Die Positionierung von FDP-Präsident Burkart stelle nun eine Abweichung der bisherigen Linie der Bürgerlichen dar. Es sei vorstellbar, dass auch die offizielle Schweiz ihre Haltung dazu demnächst überdenke. Denn im März hat Aussenminister Ignazio Cassis seine Verwaltung beauftragt, einen Bericht zur Schweizer Neutralität zu verfassen. 
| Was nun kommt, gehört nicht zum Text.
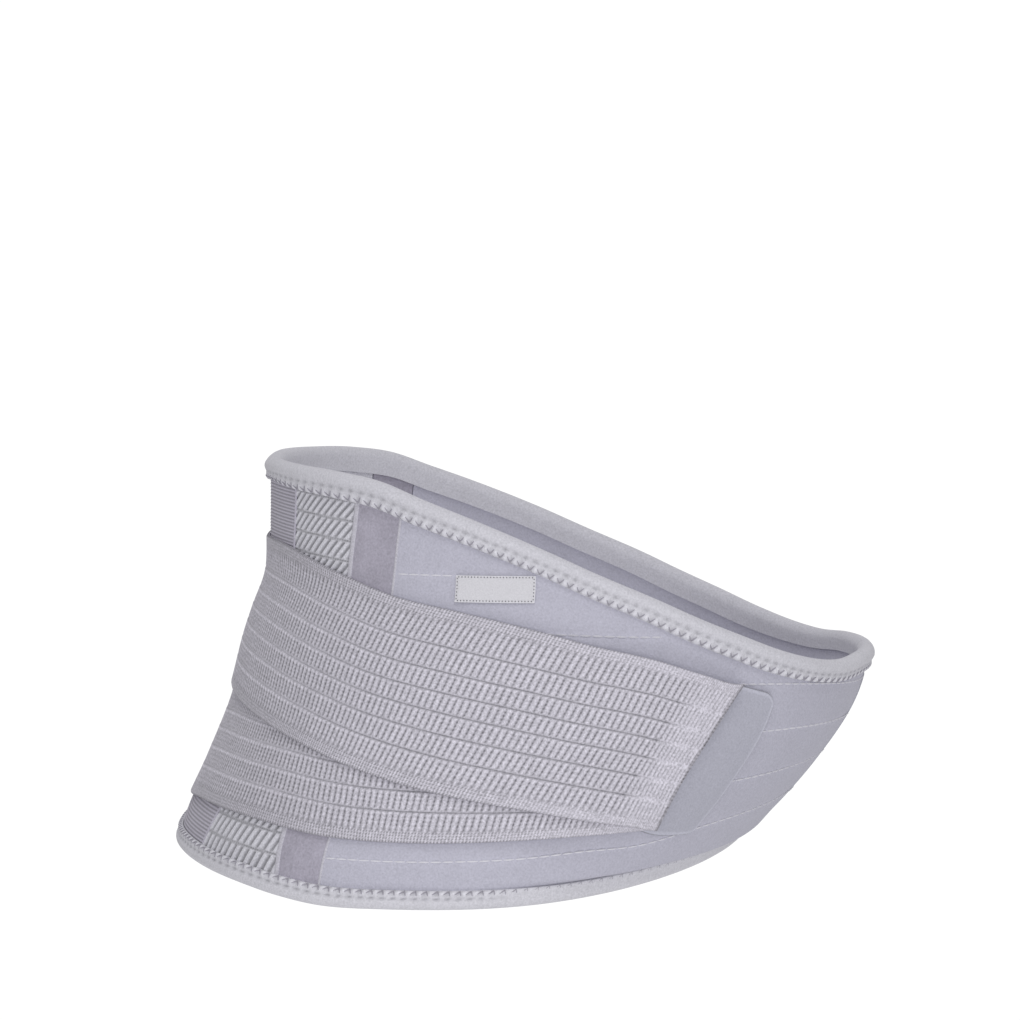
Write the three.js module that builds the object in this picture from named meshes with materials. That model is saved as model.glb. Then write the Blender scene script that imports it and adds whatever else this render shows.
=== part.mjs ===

Mantovani erwartet, dass in diesem Rahmen neben wirtschaftlichen auch militärische Fragestellungen erörtert werden, wie etwa diejenige intensivierter Zusammenarbeit mit der Nato im Hinblick auf den kollektiven Verteidigungsfall. «Dies wäre ein bedeutender Politikwandel, wobei der Widerstand des konservativen Lagers gegenüber einer Neuinterpretation der Neutralität nicht unterschätzt werden darf», so Mantovani. Neben der SVP dürften sich auch Teile des linken Lagers gegen jegliche Annäherung an das Verteidigungsbündnis wehren. 

Zumindest ein Teil der Schweizer Bevölkerung stünde einer Annäherung der Schweiz an die Nato durchaus positiv gegenüber. Laut der Studie «Sicherheit 2021» der ETH-Militärakademie ist die Bereitschaft, näher mit dem Verteidigungsbündnis zusammenzuarbeiten, 2021 signifikant gestiegen – um 9 Prozentpunkte auf 45 Prozent. Gleichzeitig wollen 96 Prozent der Befragten an der Schweizer Neutralität festhalten (lesen Sie dazu auch das Interview mit dem ETH-Militärsoziologen). Zahlen dazu, wie der Ukraine-Krieg diese Einstellungen beeinflusst, liegen noch nicht vor.